Grace under pressure

By ROBERT FRIEDMAN
Published May 25, 2003

Many years ago, a Tibetan monk made a pilgrimage to the United States to watch Jack Nicklaus play golf, because he had determined that Nicklaus had the strongest powers of concentration in the Western world. The monk might want to make a return trip to watch Annika Sorenstam. If she didn't choke under the pressure she created for herself at the Colonial, her will is powerful enough to bend spoons and 6-irons in her spare time.

I'm not interested in the controversy over whether Sorenstam should have been allowed to play in a PGA event, because there simply isn't a serious dispute. The PGA Tour doesn't bar women. Tournament sponsors always get to hand out a few invitations to golfers of their choice, and they often go to male golfers who aren't as talented as Sorenstam. Given the attention Sorenstam brought to this event, the decision to invite her was vindicated many times over. The spoiled, whiny male pros who complained that she didn't belong were secretly afraid that she did belong - and she confirmed their fears.
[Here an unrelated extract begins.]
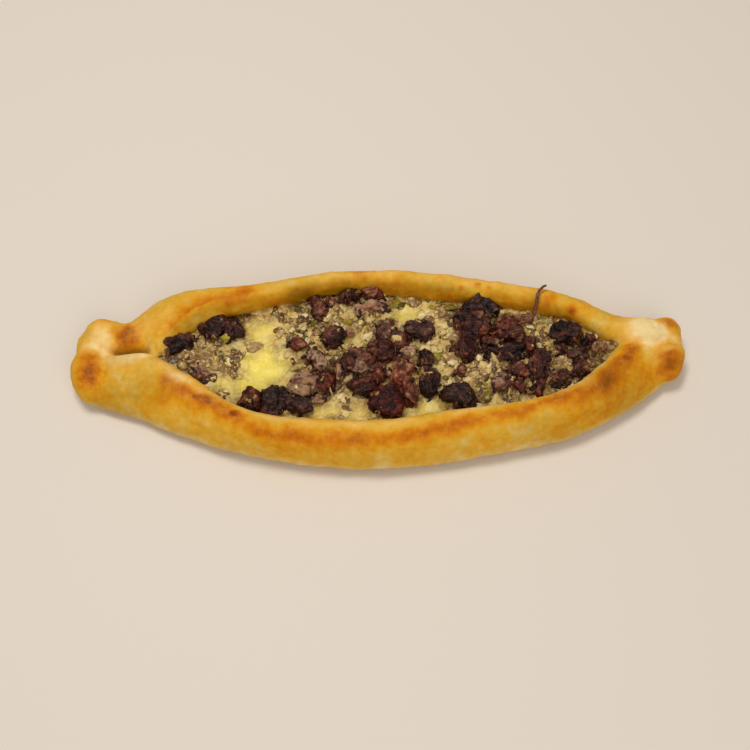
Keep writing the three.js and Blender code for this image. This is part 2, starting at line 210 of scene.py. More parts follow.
def places(mesh):
    co = np.empty(3 * len(mesh.vertices))
    mesh.vertices.foreach_get("co", co)
    return co.reshape(-1, 3) / MM


def put(mesh, at):
    mesh.vertices.foreach_set("co", (at * MM).ravel())
    mesh.update()


def outward(mesh):
    way = np.empty(3 * len(mesh.vertices))
    mesh.vertex_normals.foreach_get("vector", way)
    return way.reshape(-1, 3)


def attribute(mesh, name, values):
    mesh.attributes.new(name, "FLOAT", "POINT").data.foreach_set("value", np.asarray(values, np.float32))


def box_of(node):
    low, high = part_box(node)
    return np.array(low) / MM, np.array(high) / MM


# ---- Noise --------------------------------------------------------------------------------------

DIRECTIONS = np.array([way for way in itertools.product((-1, 0, 1), repeat=3) if np.abs(way).sum() == 2])


def noise(at, size, seed):
    """Smooth random numbers from about -1 to 1 that change over size, a length or one for each axis.

    Each use has a seed of its own, so that no two follow each other."""
    table = np.random.default_rng(seed).permutation(256)
    grid = at / size
    cell = np.floor(grid).astype(int)
    within = grid - cell
    fade = within**3 * (within * (within * 6 - 15) + 10)
    total = np.zeros(len(at))
    for corner in itertools.product((0, 1), repeat=3):
        x, y, z = ((cell + corner) & 255).T
        turn = table[(table[(table[x] + y) & 255] + z) & 255]
        weight = np.prod(np.where(corner, fade, 1 - fade), axis=1)
        total += weight * np.einsum("ij,ij->i", within - corner, DIRECTIONS[turn % len(DIRECTIONS)])
    return total


def layered(at, size, seed, layers=3):
    return sum(noise(at, size / 2**i, seed + i) / 2**i for i in range(layers))


def wandered(at, size, reach, seed):
    """The places pushed about sideways, so that what is drawn from them gets uneven outlines."""
    push = [noise(at, size, seed), noise(at, size, seed + 1), np.zeros(len(at))]
    return at + reach * np.stack(push, axis=1)


def smoothstep(value, low, high):
    t = np.clip((value - low) / (high - low), 0, 1)
    return t * t * (3 - 2 * t)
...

In our major sports, hitting a golf ball and shooting a free throw are the two most difficult skills to perform under pressure. We've all seen talented players throw up air balls or yip two-foot putts with championships on the line. (It helps to explain why Tiger Woods and Michael Jordan are the two modern athletes most revered for superhuman mind-body control.) Sorenstam had to perform in the midst of a media throng not seen since the Thrilla in Manila almost 30 years ago. Not even Tiger has dealt with anything quite like it. She also had to bear the symbolic weight of the gender wars, as if shooting an 80 would have been one giant leap backward for womankind.

Sorenstam handled it all with grace - and with an easy smile she seldom has shown on the LPGA tour. Her game slipped a bit on Friday, but she had already proved herself by then. A golf tournament tells us nothing about whether the best female athletes are as fast and strong as the best males. They aren't, as if that matters. But it didn't take a Tibetan monk to notice that Annika Sorenstam had the strongest mind in the Colonial field. The threatened men who ignored her could have learned something.

- Robert Friedman is deputy editor of editorials for the Times.